For he commands them to note that man who scorns to obey his commands, and not to keep company with him; and yet he does not bid them do this from a wrong feeling of dislike, but from brotherly affection and out of consideration for their amendment. “Do not keep company,” he says, “with him that he may be ashamed;” so that, even if he is not made better by my mild charges, he may at last be brought to shame by being publicly separated from all of you, and so may some day begin to be restored to the way of salvation.

CHAPTER XVIII: That the Apostle wrought what he thought would be sufficient for him and for others who were with him.

I have showed you all things, how that so labouring you ought to support the weak, and to remember the words of the Lord Jesus, how he said: It is more blessed to give than to receive.” He left us a weighty example in his manner of life, as he testifies that he not only wrought what would supply his own bodily wants alone, but also what would be sufficient for the needs of those who were with him: those, I mean, who, being taken up with necessary duties, had no chance of procuring food for themselves with their own hands.
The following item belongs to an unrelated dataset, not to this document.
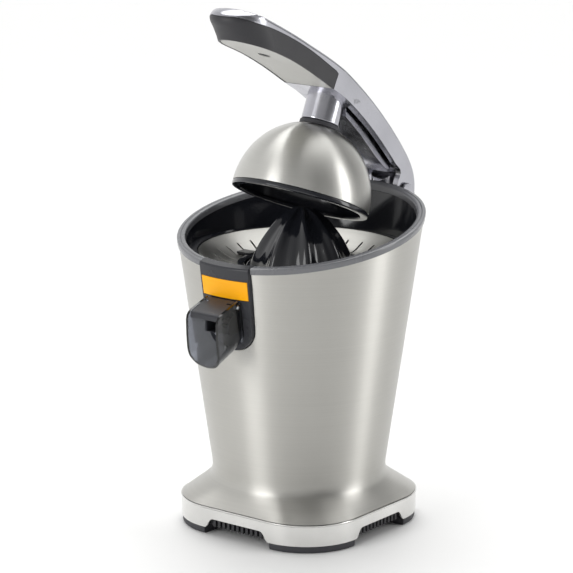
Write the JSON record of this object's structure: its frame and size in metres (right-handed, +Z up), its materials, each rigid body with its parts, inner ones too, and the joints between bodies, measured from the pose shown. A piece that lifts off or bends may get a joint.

And as he tells the Thessalonians that he had worked to give them an example that they might imitate him, so here too he implies something of the same sort when he says: “I have showed you all things, how that so labouring you ought to support the weak,” viz., whether in mind or body; i.e., that we should be diligent in supplying their needs, not from the store of our abundance, or money laid by, or from another’s generosity and substance, but rather by securing the necessary sum by our own labour and toil.

CHAPTER XXI: Different passages from the writings of Solomon against accidie.

AND Solomon, the wisest of men, clearly points to this fault of idleness in many passages, as he says: “He that followeth idleness shall be filled with poverty,” either visible or invisible, in which an idle person and one entangled with different faults is sure to be involved, and he will always be a stranger to the contemplation of God, and to spiritual riches, of which the blessed Apostle says: “For in all things ye were enriched in him, in all utterance and in all knowledge.” But concerning this poverty of the idler elsewhere he also writes thus: “Every sluggard shall be clothed in torn garments and rags.” 

For those, who are affected by this laziness, and do not like to support themselves by the labour of their own hands, as the Apostle continually did and charged us to do, are wont to make use of certain Scripture proofs by which they try to cloak their idleness, saying that it is written, “Labour not for the meat that perisheth, but for that which remains to life eternal;” and “My meat is to do the will of my Father.” But these proofs are (as it were) rags, from the solid piece of the gospel, which are adopted for this purpose, viz., to cover the disgrace of our idleness and shame rather than to keep us warm, and adorn us with that costly and splendid garment of virtue which that wise woman in the Proverbs, who was clothed with strength and beauty, is said to have made either for herself or for her husband; of which presently it is said: “Strength and beauty are her clothing, and she rejoices in the latter days.”